Jene aus der Vorstellung eines andern Unglücklichen entstandene Zerstreuung unsrer Vorstellungen, wodurch unsre Aufmerksamkeit von uns selbst abgewandt wird, verbunden mit dem süßen Gefühl des Mitleidens, würde ich daher immer für die vornehmste Ursach der stillen Beruhigung halten, welche wir in uns wahrnehmen, wenn andere mit uns zugleich leiden.

Doch ich bin weit entfernt, dies als die einzige Ursach dieser Erfahrung anzugeben. Eine geistige Kraft, dergleichen die menschliche Seele ist, wird durch so erstaunlich viel innere Modificationen verändert, daß der Psychologe eigentlich selten mit völliger Evidenz sagen kann: dies — und nur dies allein ist der Grund dieser und jener psychologischen Erscheinung!

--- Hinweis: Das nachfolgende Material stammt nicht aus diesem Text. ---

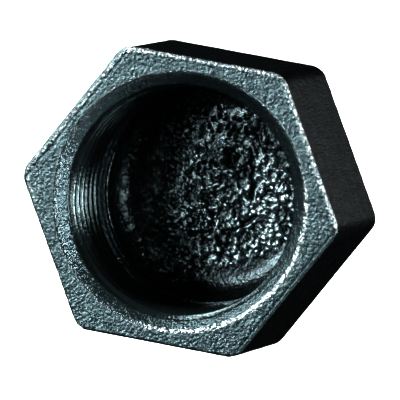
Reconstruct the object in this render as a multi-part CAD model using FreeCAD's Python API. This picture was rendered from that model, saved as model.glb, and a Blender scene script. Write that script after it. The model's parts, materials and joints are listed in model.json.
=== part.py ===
import FreeCAD, Part
import math
import os

# Hexagonal pipe cap, cast in malleable iron and tapped with a 1 inch female pipe thread.
# It is one casting: a hexagonal shell with a threaded socket, a cast pocket behind the
# socket, and a closed crown.
#
# Frame, in millimetres: the thread axis is the Y axis, the mouth lies in the plane Y = 0 and
# faces -Y, and the crown is at +Y. Two corners of the hexagon point along +X and -X, so that
# one of its flats faces -Z, and the cap lies on that flat. The origin is the centre of the
# mouth.

# Outside
ACROSS_FLATS = 38.5
HEIGHT = 23.3
CORNER_RADIUS = 2.5
MOUTH_BEVEL = 0.3
CROWN_ROUND = 0.8

# Pipe thread, 1 inch: 11 threads to the inch, Whitworth form. The socket wall stands at the
# thread's minor diameter, where the crests of the female thread are.
THREAD_PITCH = 25.4 / 11
THREAD_DEPTH = 0.640327 * THREAD_PITCH
THREAD_MAJOR_DIAMETER = 33.249
SOCKET_RADIUS = THREAD_MAJOR_DIAMETER / 2 - THREAD_DEPTH

# Countersink that leads the male thread in
COUNTERSINK_DIAMETER = 34.6
COUNTERSINK_DEPTH = 2.1

# As-cast pocket between the socket and the crown: a flat floor that turns up in one arc, which
# ends at the shoulder where the socket begins
POCKET_RADIUS = 14.4
POCKET_CORNER_RADIUS = 3.2
CROWN_THICKNESS = 2.9
SOCKET_DEPTH = HEIGHT - CROWN_THICKNESS - POCKET_CORNER_RADIUS

OVERCUT = 1.0
SIDES = 6
ON_PLANE = 1e-6


def point(radius, depth):
    """A point of a section through the thread axis, at this depth behind the mouth."""
    return FreeCAD.Vector(radius, depth, 0)


def hexagon_prism():
    """The hexagonal block with its six long edges rounded."""
    corner_distance = ACROSS_FLATS / 2 / math.cos(math.pi / SIDES)
    corners = []
    for side in range(SIDES + 1):
        angle = 2 * math.pi * side / SIDES
        corner = FreeCAD.Vector(math.cos(angle), 0, math.sin(angle))
        corners.append(corner * corner_distance)
    outline = Part.Face(Part.makePolygon(corners))
    block = outline.extrude(FreeCAD.Vector(0, HEIGHT, 0))
    long_edges = []
    for edge in block.Edges:
        if abs(edge.BoundBox.YLength - HEIGHT) < ON_PLANE:
            long_edges.append(edge)
    return block.makeFillet(CORNER_RADIUS, long_edges)


def edges_at(block, depth):
    """The edges of a block that lie in the plane at this depth behind the mouth."""
    found = []
    for edge in block.Edges:
        box = edge.BoundBox
        if abs(box.YMin - depth) < ON_PLANE and abs(box.YMax - depth) < ON_PLANE:
            found.append(edge)
    return found


def outer_shell():
    """The outside of the casting: bevelled at the mouth and rounded at the crown."""
    block = hexagon_prism()
    block = block.makeChamfer(MOUTH_BEVEL, edges_at(block, 0.0))
    return block.makeFillet(CROWN_ROUND, edges_at(block, HEIGHT))


def cavity():
    """The space inside: countersink, socket, shoulder, and the bowl-shaped pocket."""
    floor_depth = HEIGHT - CROWN_THICKNESS
    cone_slope = (COUNTERSINK_DIAMETER / 2 - SOCKET_RADIUS) / COUNTERSINK_DEPTH
    corner_centre = point(POCKET_RADIUS - POCKET_CORNER_RADIUS, SOCKET_DEPTH)
    diagonal = POCKET_CORNER_RADIUS * math.sqrt(0.5)
    corner_start = point(POCKET_RADIUS, SOCKET_DEPTH)
    corner_middle = corner_centre + point(diagonal, diagonal)
    corner_end = point(corner_centre.x, floor_depth)
    straight_part = Part.makePolygon([
        corner_end,
        point(0, floor_depth),
        point(0, -OVERCUT),
        point(COUNTERSINK_DIAMETER / 2 + cone_slope * OVERCUT, -OVERCUT),
        point(SOCKET_RADIUS, COUNTERSINK_DEPTH),
        point(SOCKET_RADIUS, SOCKET_DEPTH),
        corner_start,
    ])
    rounded_part = Part.Arc(corner_start, corner_middle, corner_end).toShape()
    section = Part.Face(Part.Wire(straight_part.Edges + [rounded_part]))
    return section.revolve(FreeCAD.Vector(0, 0, 0), FreeCAD.Vector(0, 1, 0), 360)


def cap_body():
    """The whole casting."""
    return outer_shell().cut(cavity()).removeSplitter()


def write(node, shape):
    """Save one solid under its node's name."""
    solid = shape.Solids[0]
    solid.exportStep(f"parts/{node}.step")
    print(f"{node}: {solid.Volume / 1000:.2f} cm3, valid {solid.isValid()}, faces {len(solid.Faces)}")


os.makedirs("parts", exist_ok=True)
write("cap_body", cap_body())
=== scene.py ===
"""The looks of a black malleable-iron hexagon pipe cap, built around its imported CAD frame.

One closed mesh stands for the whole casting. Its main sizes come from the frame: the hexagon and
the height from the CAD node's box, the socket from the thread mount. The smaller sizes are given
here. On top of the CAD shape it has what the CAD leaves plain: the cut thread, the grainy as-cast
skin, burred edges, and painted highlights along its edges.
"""

import json
import math

import bmesh
import bpy
import numpy as np
from mathutils import Matrix, Vector, geometry, noise


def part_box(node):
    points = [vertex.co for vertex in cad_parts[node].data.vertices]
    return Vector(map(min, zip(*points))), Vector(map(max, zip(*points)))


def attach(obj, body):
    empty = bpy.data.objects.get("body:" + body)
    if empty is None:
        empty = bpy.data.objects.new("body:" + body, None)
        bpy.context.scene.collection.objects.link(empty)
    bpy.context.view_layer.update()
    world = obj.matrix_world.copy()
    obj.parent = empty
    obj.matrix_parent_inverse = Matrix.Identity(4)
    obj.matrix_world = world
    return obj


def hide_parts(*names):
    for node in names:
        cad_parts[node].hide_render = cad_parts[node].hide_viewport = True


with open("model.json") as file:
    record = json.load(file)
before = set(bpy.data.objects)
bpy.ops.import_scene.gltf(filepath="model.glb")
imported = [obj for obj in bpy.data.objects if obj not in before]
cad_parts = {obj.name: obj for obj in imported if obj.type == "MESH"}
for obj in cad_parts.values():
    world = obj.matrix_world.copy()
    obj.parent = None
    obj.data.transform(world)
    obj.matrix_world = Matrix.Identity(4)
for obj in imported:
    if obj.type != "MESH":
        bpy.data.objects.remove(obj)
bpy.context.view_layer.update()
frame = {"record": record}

MM = 0.001
TAU = 2 * math.pi
SIDES = 6

# ---------------------------------------------------------------- sizes, in metres
NODE = "cap_body"
low_corner, high_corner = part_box(NODE)
mounts = {mount["name"]: mount for mount in frame["record"]["mounts"]}
thread_mount = mounts["pipe_thread"]

FLAT_DISTANCE = high_corner.z
HEIGHT = high_corner.y
CORNER_RADIUS = 2.5 * MM
MOUTH_BEVEL = 0.3 * MM
BEVEL_MIDDLE = (0.5 * MOUTH_BEVEL, 0.35 * MOUTH_BEVEL)
CROWN_ROUND = 0.8 * MM

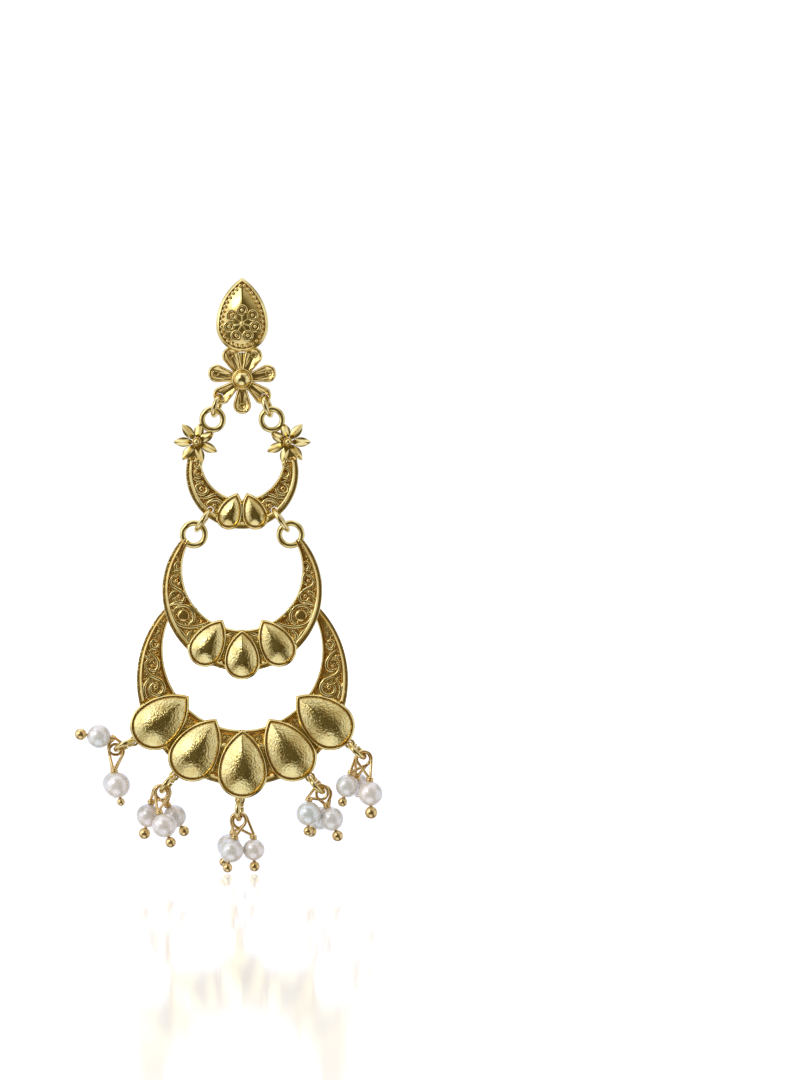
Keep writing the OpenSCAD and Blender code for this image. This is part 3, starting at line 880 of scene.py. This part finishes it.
def stud_cup(form, place):
    """Pointed cup with a rim, a beaded border and seven small rosettes on its dome."""
    c = side_centre(CUP_R, CUP_TIP)
    rim, field, high = 0.5, 1.2, 2.2
    core, circle = 0.3, 2.0
    inner = CUP_R - rim - 0.06
    profile = [(0, 0), (CUP_R * 0.5, 0), (CUP_R - 0.06, 0), (CUP_R, 0.06),
               *crest(CUP_R, rim, 1.56), (CUP_R - rim - 0.02, field - 0.08, 1), (inner, field - 0.08, 1),
               *dome_profile(CUP_R, CUP_R - inner, field + 0.04, high)]
    dish = turned_form(profile, bpy.context.scene.earring_castings.sides)
    to_teardrop(dish, CUP_R, c)
    # Painted shade in the groove inside the rim, under the border beads and round the ring of rosettes
    mark = dish.verts.layers.float["recess"]
    for v in dish.verts:
        inset = outline_inset(v.co.x, v.co.y, inner, c)
        ring = abs(hypot(v.co.x, v.co.y - core) - circle)
        if v.co.z > field:
            v[mark] = max(v[mark], 0.75 - abs(inset - 0.3) * 1.6, 0.6 - ring * 0.6, 0)
    add(form, dish, place)

    def up(x, y):
        share = min(1, max(0, outline_inset(x, y, inner, c) / inner))
        return field + (high - field) * sin(pi / 2 * share)

    for i in range(BORDER_BEADS):
        x, y = outline_point(inner - 0.24, c, (i + 0.5) / BORDER_BEADS)
        add(form, ball(0.3, at(x, y, up(x, y) + 0.17), 16), place)
    for i in range(ROSETTES):
        a = i * FULL_TURN / ROSETTES
        x, y = circle * sin(a), core + circle * cos(a)
        spot = at(x, y, up(x, y))
        add(form, hoop(0.66, 0.23, 30, 10), place @ spot @ at(0, 0, 0.16))
        add(form, ball(0.32, spot, 14), place @ at(0, 0, 0.2))
        near = Vector((x, y - core, 0)) * 0.62 + Vector((0, core, 0))
        add(form, tapered([(0, core, high), (near.x, near.y, up(near.x, near.y) + 0.06)], 0.16), place)
    add(form, ball(0.4, at(0, core, high), 18), place)


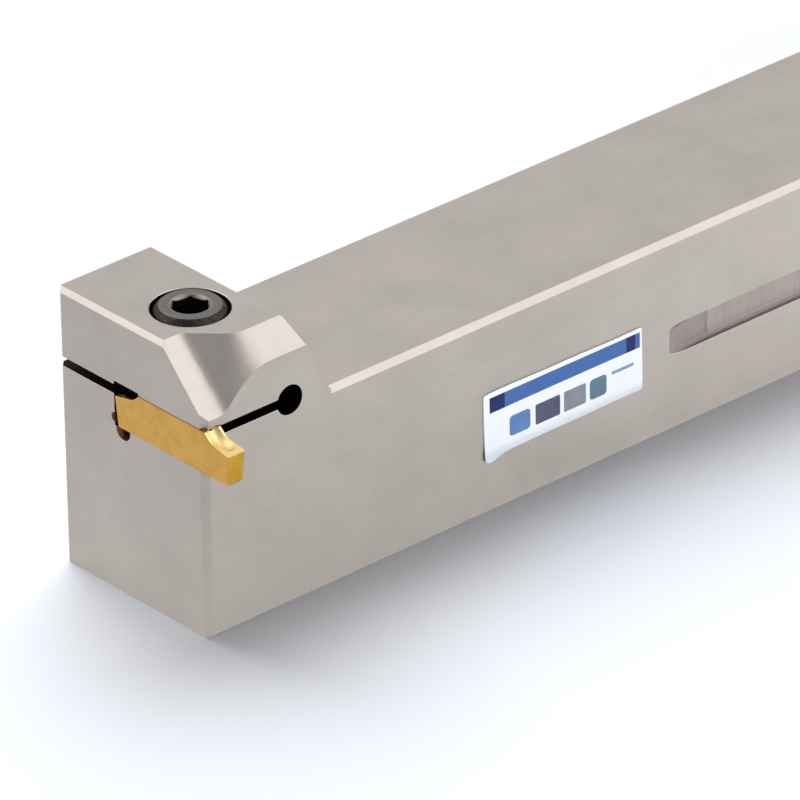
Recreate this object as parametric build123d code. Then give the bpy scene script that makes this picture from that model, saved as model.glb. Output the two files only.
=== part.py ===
"""Perpendicular grooving tool holder with a slit clamping head and a double-ended insert.

One steel bar carries everything. Its head stands above the shank and is slit at the height of
the cutting edge, so the part above the slit is a springy jaw. A cap screw pulls the jaw down on
the insert, which lies across the end of the bar.

Frame: the seat of the shank is Z = 0, the bar runs along X with its head at -X, and the insert
cuts on the -Y side. The origin is the middle of the seat. All sizes are in millimetres.
"""

from build123d import *
import os
from math import atan2, cos, radians, sin, sqrt, tan

# Shank
shank_width = 25.0
shank_height = 25.0
overall_length = 150.0
shank_top_chamfer = 0.7
shank_bottom_chamfer = 0.5
shank_end_chamfer = 1.0

# Head: "from_end" is measured from the end face, "from_side" from the cutting side
head_height = 35.0
head_length = 13.9
head_back_angle = 22.0
head_back_radius = 0.8
head_corner_chamfer = 0.8
head_rim_chamfer = 0.55
head_deburr = 0.2

# Slit of the clamping jaw, with the relief hole it ends in
slit_width = 1.2
slit_above_shank = 0.2
relief_hole_diameter = 3.7
relief_hole_from_end = 12.6

# Chip scoop on the cutting side of the jaw: outlines on the head top and at the jaw's nose
scoop_nose_from_side = 7.1
scoop_nose_lip = 1.0
scoop_nose_width = 3.0
scoop_shoulder_from_end = 7.4
scoop_shoulder_from_side = 2.75
scoop_shoulder_drop = 3.2
scoop_valley_radius = 2.2
scoop_shoulder_top_radius = 3.0
scoop_shoulder_foot_radius = 12.5
scoop_fillet_wall_share = 0.95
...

Der Gedanke, daß uns in diesen und jenen Fällen ein Unglück nicht allein und vielleicht auch nur weniger trift; daß diese und jene schiefe Beurtheilung, eine uns zugedachte Schmach nicht allein auf uns fällt; daß mehrere Unglückliche auch für uns zugleich eine größere Sensation mit erregen, unsern Zustand in ein helleres Licht setzen, und sich für uns interessiren werden; daß ich bey den Un-[82]glücklichen ein größeres Mitleiden mit meiner Noth wahrnehme; daß größere, reichere, angesehenere Männer dem Schicksal so gut wie ich unterworfen sind; daß wir unsre Leiden gleichsam vervielfältigt sehen, — diese und mehrere Nebenvorstellungen können uns in etwas zu beruhigen scheinen, wenn andre mit uns zugleich unglücklich sind. Weniger oder eigentlich gar nicht beruhigend sind für uns dergleichen Gedanken, wenn wir mit andern zugleich von einem körperlichen Schmerz leiden.

Fußnoten:

1: *) Ich spreche hier im Allgemeinen, und also nicht von den einzelnen Empfindungen, welche wir bey dem Unglück derer in uns wahrnehmen, die unsre Feinde sind, oder sonst einen unangenehmen Eindruck auf uns gemacht haben.

Erläuterungen:

a: "Es ist ein Trost für Unglückliche, Leidensgenossen zu haben." Entspricht dem deutschen Sprichwort "Geteiltes Leid ist halbes Leid".